Sports venue in Cincinnati, Ohio

Armory Fieldhouse is an on-campus facility located at the University of Cincinnati. It was built in 1954 to replace the old Schmidlapp Gymnasium, and originally was used as the home for the Bearcats men's basketball team, who opened the building with a 97–65 win over Indiana on December 18, 1954.

It was the home of the team for their two NCAA titles in 1961 and 1962, as well as the site where Oscar Robertson broke the NCAA career scoring record on February 6, 1960, versus Houston. From December 6, 1957, the first home game of the season, to December 7, 1963, when they lost to Kansas, the team went undefeated in the building, a streak of 72 games. During that time, they won every home game played at the Cincinnati Gardens, for an overall streak of 90 straight home wins.

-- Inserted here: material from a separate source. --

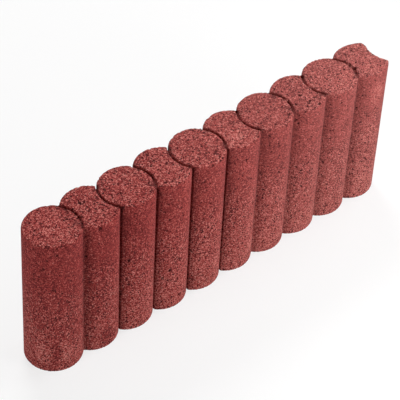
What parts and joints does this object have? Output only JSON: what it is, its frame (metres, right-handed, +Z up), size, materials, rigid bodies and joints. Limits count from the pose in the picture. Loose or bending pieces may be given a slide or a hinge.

The team's final game at the arena was February 14, 1976, a 60–45 win over Saint Louis University. From 1976 until the opening of the Shoemaker Center (now Fifth Third Arena) in 1989, the team played all their home games off-campus at the Riverfront Coliseum and Cincinnati Gardens. The building was remodeled in the 1980s to become a recreation center for the campus. It is located directly to the north of the Fifth Third Arena, located in (and formerly known as) the Shoemaker Center.

==Notable concerts==
The Grateful Dead played there on April 3, 1970.

Pink Floyd performed there on 3/8/73, just 7 days after The Dark Side of the Moon was released, though they had already performed the album at the Cincinnati Music Hall on 4/23/72. Billy Joel played his first show in Cincinnati at Armory Fieldhouse on May 7, 1974.